Orchestrator DLQ management

Harn records failed trigger deliveries in trigger.dlq. The portal exposes that event-log topic at /dlq so operators can inspect, replay, purge, and export dead-letter entries without hand-reading JSONL or SQLite rows.

DLQ management panel

Portal workflow

The /dlq route lists pending entries with:

  • trigger_id
  • event_id
  • failed_at
  • last_error
  • retry_count
  • derived error_class

Filters are applied server-side for trigger, provider, error class, state, text, and time range. Selecting a row opens the full event payload, headers, attempt history, and matching predicate lifecycle trace.

Actions:

  • Replay starts a trigger replay job for the original event id.
  • Replay with drift accept uses the same replay path but marks the portal job as an accepted-drift replay.
  • Purge appends a discarded tombstone to trigger.dlq after confirmation.
  • Export fixture downloads a harn.dlq.fixture.v1 JSON fixture for conformance and regression tests.
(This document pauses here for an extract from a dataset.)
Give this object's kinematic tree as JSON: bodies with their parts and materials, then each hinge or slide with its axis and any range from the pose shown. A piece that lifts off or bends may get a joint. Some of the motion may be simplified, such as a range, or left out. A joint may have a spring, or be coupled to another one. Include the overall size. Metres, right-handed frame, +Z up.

Bulk operations use the current filters and are capped by the admin API. Replay bulk jobs are rate-limited, and purge bulk jobs are intended for narrow filters such as error_class=unknown with an age window.

Admin API

The portal server exposes the DLQ admin API:

GET  /api/dlq
GET  /api/dlq/{entry_id}
POST /api/dlq/{entry_id}/replay
POST /api/dlq/{entry_id}/replay-drift-accept
POST /api/dlq/{entry_id}/purge
GET  /api/dlq/{entry_id}/export
POST /api/dlq/bulk/replay
POST /api/dlq/bulk/purge

The list endpoint returns normalized entries, error-class groups, active spike alerts, and configured alert destinations.

Error classes

DLQ records are tagged when moved into the queue. Older records are classified when read by the portal.

ClassMeaning
provider_5xxUpstream provider outage or server error.
predicate_panicTrigger predicate crashed or threw.
handler_panicHandler crashed or threw.
handler_timeoutHandler exceeded a wall-clock deadline.
auth_failedDownstream authentication or authorization rejection.
budget_exhaustedTrigger or predicate budget short-circuited dispatch.
unknownFallback for uncategorized errors.

Alerts

Per-trigger DLQ alerts are configured in harn.toml:

[[triggers]]
id = "cake-classifier"
kind = "webhook"
provider = "github"
handler = "handlers.classify"

[[triggers.dlq_alerts]]
destinations = [
  { kind = "slack", channel = "#ops", webhook_url_env = "OPS_SLACK_WEBHOOK" },
  { kind = "webhook", url = "https://alerts.example.com/harn" },
]
threshold = { entries_in_1h = 5, percent_of_dispatches = 20.0 }

The portal surfaces active spike alerts when matching DLQ volume crosses the configured entries_in_1h threshold. percent_of_dispatches is preserved in the API response for integrations that compare DLQ volume to dispatch totals.